Tuesday, June 28, 2016

with my eyes on the sky



I don't think I can watch the news anymore.

I was sitting in my living room, unwinding after a hard day of work, when I heard it. Another tragedy. Another shooting. Another act of cruelty that ended with lives lost, families shattered. And in that moment it quietly occurred to me:

"I don't belong here."

Really. I don't. I have been feeling like this more and more lately. The closer I get to God (and I desire to be much closer than I am to Him right now), the more I realize that He is good, and this world is so, so broken. It makes me wonder how anyone who doesn't have the hope of Christ gets through a single day.
Without Jesus, I seriously can't imagine the state I would be in.

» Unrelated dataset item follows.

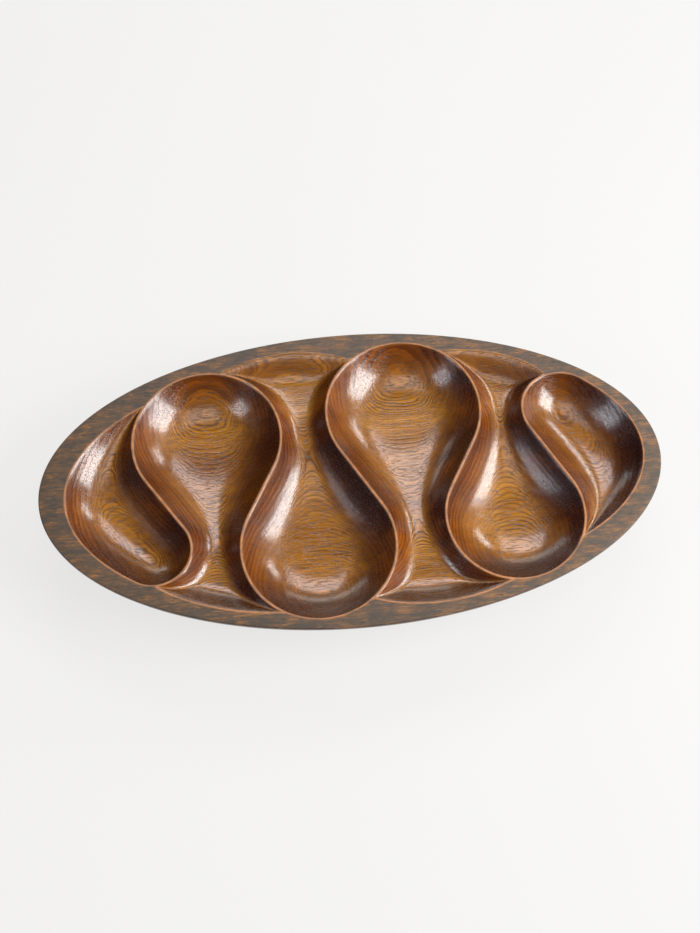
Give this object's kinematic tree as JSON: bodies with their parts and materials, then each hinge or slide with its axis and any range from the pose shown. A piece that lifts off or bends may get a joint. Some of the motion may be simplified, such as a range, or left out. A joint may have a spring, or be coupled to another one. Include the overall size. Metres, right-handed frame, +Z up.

"Instead, they were longing for a better country -- a heavenly one.
Therefore God is not ashamed to be called their God, for He has prepared a city for them."
~ Hebrews 11:16

In short, I'm tired of merely existing in this life, and not sharing the tremendous HOPE we have in Christ. I can no longer sit by and watch my friends (or strangers) suffer in this darkness and say nothing.

There is hope.
There is a way out.

"I have been crucified with Christ and I no longer live, but Christ lives in me. The life I now live in the body, I live by faith in the Son of God, who loved me and gave Himself for me."
~ Galatians 2:20

+ Talk to me. Where are you at with Jesus? What's your take on our world's present darkness?

8 comments:

  1. I honestly can't even comprehend the amount of awful things that have been happening either. But you're right- we don't belong here. And one day we won't be here anymore. And that's pretty darn encouraging, especially when the news is so awful. Thanks for this fabulous reminder, Erin:)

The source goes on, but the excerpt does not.